A little more than six months since the Amazon acquisition was announced, little has changed at Twitch, but a handful of interesting moves have happened. Though Twitch is tightly aligned with the huge online gaming community, the company has been making small steps down other avenues of entertainment in recent times — it is now livestreaming poker matches and it offers music-streaming to broadcasters too. So does this signal a shift in focus for Twitch? Not quite — it’s not like Twitch will eventually morph into YouTube or Vevo, but if a particular new addition complements the core raison d’être of Twitch, then it will be considered.

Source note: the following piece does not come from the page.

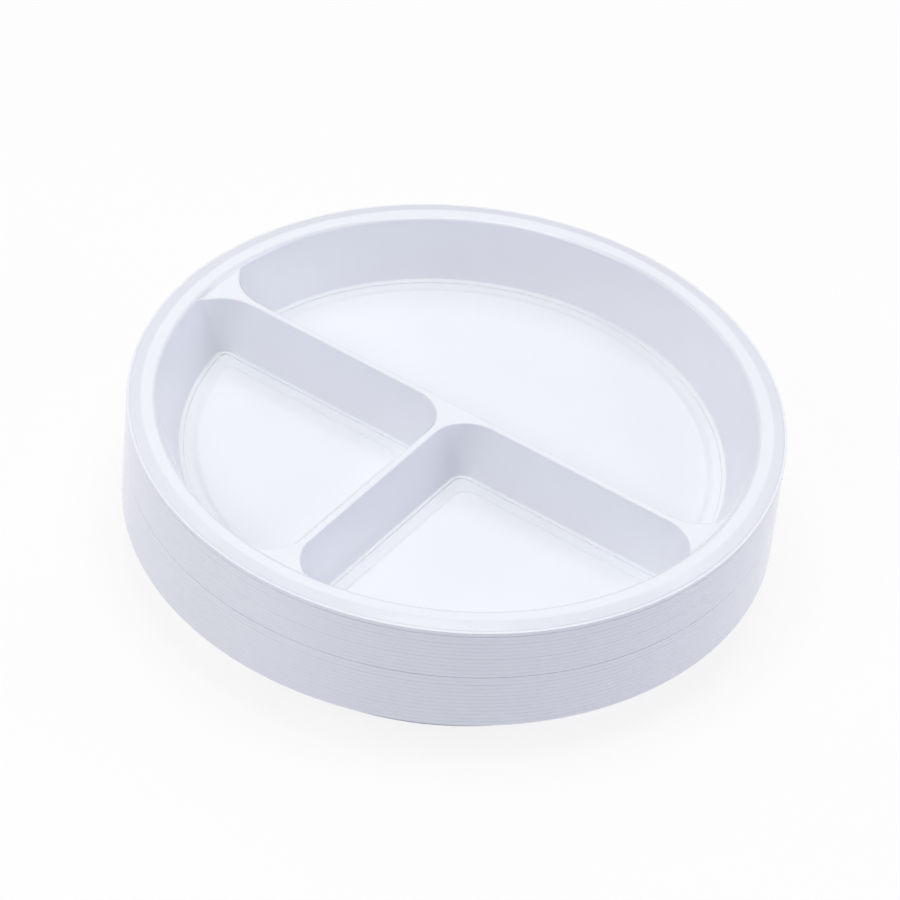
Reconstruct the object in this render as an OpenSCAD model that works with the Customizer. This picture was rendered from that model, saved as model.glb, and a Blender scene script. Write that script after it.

“Poker is really just another video game — for us, people don’t play poker with physical cards, they just play video poker,” says Shear. “Music is definitely different, and we’re being cautious in bringing cool music to our existing community — it’s music that they want, rather than trying to push something that doesn’t make sense for our community.”

Shear also explained a little of his thinking behind selling to Amazon, and why the two companies are a good match. “They’re a big game-selling company — they sell a vast quantity of games, and they care deeply about the games industry,” says Sheer. “Also, EC2 and Amazon Web Services are incredibly important to the gaming industry — over half of game developers are using EC2. ”

So Amazon brings the retail and backend technology to the gaming table, while Twitch brings the missing piece of the puzzle. Prior to buying Twitch, Amazon didn’t have a big community of gamers, and through the acquisition Twitch got direct access to technology that would’ve taken it forever to build itself.

“Sometimes with acquisitions, it’s a big company buying a small company that’s threatening their core business,” says Shear. “Those can be destructive to the small company. Twitch obviously isn’t core to Amazon’s existing business — it’s more complementary.”